Once The Veil transitions its taproom to The Belleville food hall, it will begin production expansion in the Roseneath space, in part to help ramp up production for the two other breweries it has in the works.

The Veil announced last year that it was bringing a small-batch brewery and tasting room to 4910-4930 Forest Hill Ave., which is expected to open next year, and a brewpub in Norfolk, which is expected to open the second weekend in November.

Both will have on-site food options, a rarity for breweries, which usually rely on food trucks to provide food options for visitors. In Norfolk, The Veil is working with Codex, chef Ian Hock’s acclaimed 2-year-old Norfolk restaurant, to create a “kind of slimmed-down restaurant menu,” Michelow said.

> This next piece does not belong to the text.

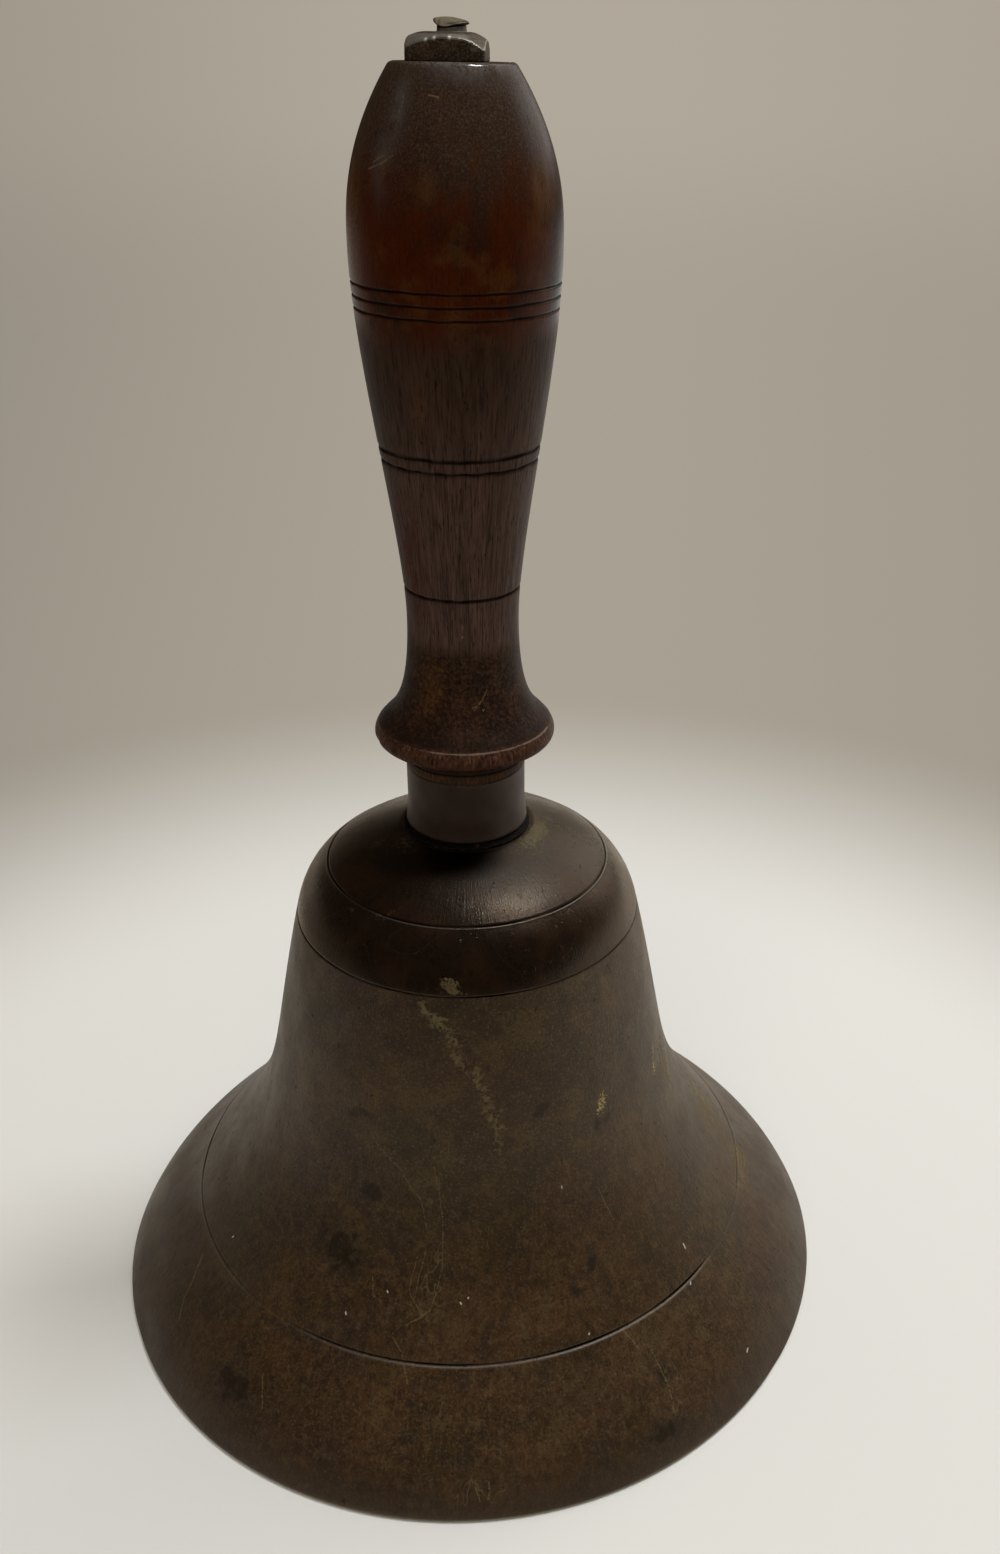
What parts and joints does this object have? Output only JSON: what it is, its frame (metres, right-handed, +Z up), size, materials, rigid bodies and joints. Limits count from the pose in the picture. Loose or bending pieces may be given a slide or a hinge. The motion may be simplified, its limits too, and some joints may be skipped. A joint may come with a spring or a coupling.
{
  "type": "hand bell",
  "caption": "School hand bell: a flared metal bell with turned lines, a ferrule, a turned wooden handle on a through rod with a square nut, and a clapper that swings on a pin.",
  "frame": {"origin": "middle of the bell's mouth, on the plane that the lip stands on", "axes": "+Z up along the axis of the bell and handle; the pictured side faces -Y; the clapper swings in the X-Z plane"},
  "size_m": [0.165, 0.165, 0.266],
  "materials": {
    "bell_metal": "dull brown patina",
    "ferrule_metal": "smooth dark satin",
    "handle_wood": "dark polish, worn dull in the middle",
    "leather": "blackened",
    "nut_iron": "dark, worn bright on its edges",
    "washer_iron": "dull",
    "rod_iron": "hammered end, dull",
    "fork_iron": "dull",
    "pin_steel": "dull",
    "clapper_iron": "dull, polished where it strikes"
  },
  "bodies": {
    "bell_and_handle": {"bell": "bell_metal", "leather_washer": "leather", "ferrule": "ferrule_metal", "handle": "handle_wood", "nut_washer": "washer_iron", "top_nut": "nut_iron", "centre_rod": "rod_iron", "crown_washer": "washer_iron", "crown_nut": "nut_iron", "clapper_fork": "fork_iron", "pivot_pin": "pin_steel", "pin_washer": "washer_iron", "split_pin": "pin_steel"},
    "clapper": {"clapper_stem": "clapper_iron", "clapper_ball": "clapper_iron"}
  },
  "joints": [
    {"name": "clapper_swing", "type": "hinge", "parent": "bell_and_handle", "child": "clapper", "pos_m": [0, 0, 0.08818], "axis": [0, 1, 0], "range_deg": [-34.4, 34.4]}
  ]
}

The Veil’s Norfolk spot will be “kind of a modern brewpub,” Michelow said, similar to what’s in the works in The Hill Standard development on Forest Hill Avenue, where The Veil is partnering with Richmond’s Pepe’s Mexican restaurant to create a menu exclusive to that location.

Having on-site restaurants at all of its breweries, as will be the case in 2020, wasn’t intentional, Michelow said. “It turned out that way,” he said, but they knew going into the Forest Hill and Norfolk projects that they wanted to be very specific with the food concepts to complement the beer selection.

The food vendors haven’t been announced for The Belleville food hall project.

Neighborhood Restaurant Group will lead the curation of those vendors “largely selected from the dynamic Richmond dining scene, with a few outlets highlighting some of the best and most innovative chefs in the country,” according to a news release. It also will manage the events and operations of the space as well as two cocktail and wine-focused bars, plus the rooftop bar.

The Belleville space is at the corner of Belleville and West Moore streets, a block west of The Dairy Bar and almost across the street from Tang & Biscuit Shuffleboard Social Club.

“It’s the westernmost street or boundary in Scott’s Addition,” Michelow said.

Neighborhood Restaurant Group and The Veil are working with the Richmond architecture firm Fultz & Singh and Richmond-based developers Birck Turnbull and Charles Bice, the duo behind High Summit Partners, to renovate the space for The Belleville into the food hall.

High Summit Partners also worked on The Veil’s original Roseneath Road location and are the developers on the Forest Hill Avenue project.

According to property records, High Summit Partners closed on the Belleville Street building in February.

There isn’t an opening date yet for The Belleville, though Michelow said summer 2020 would be ideal.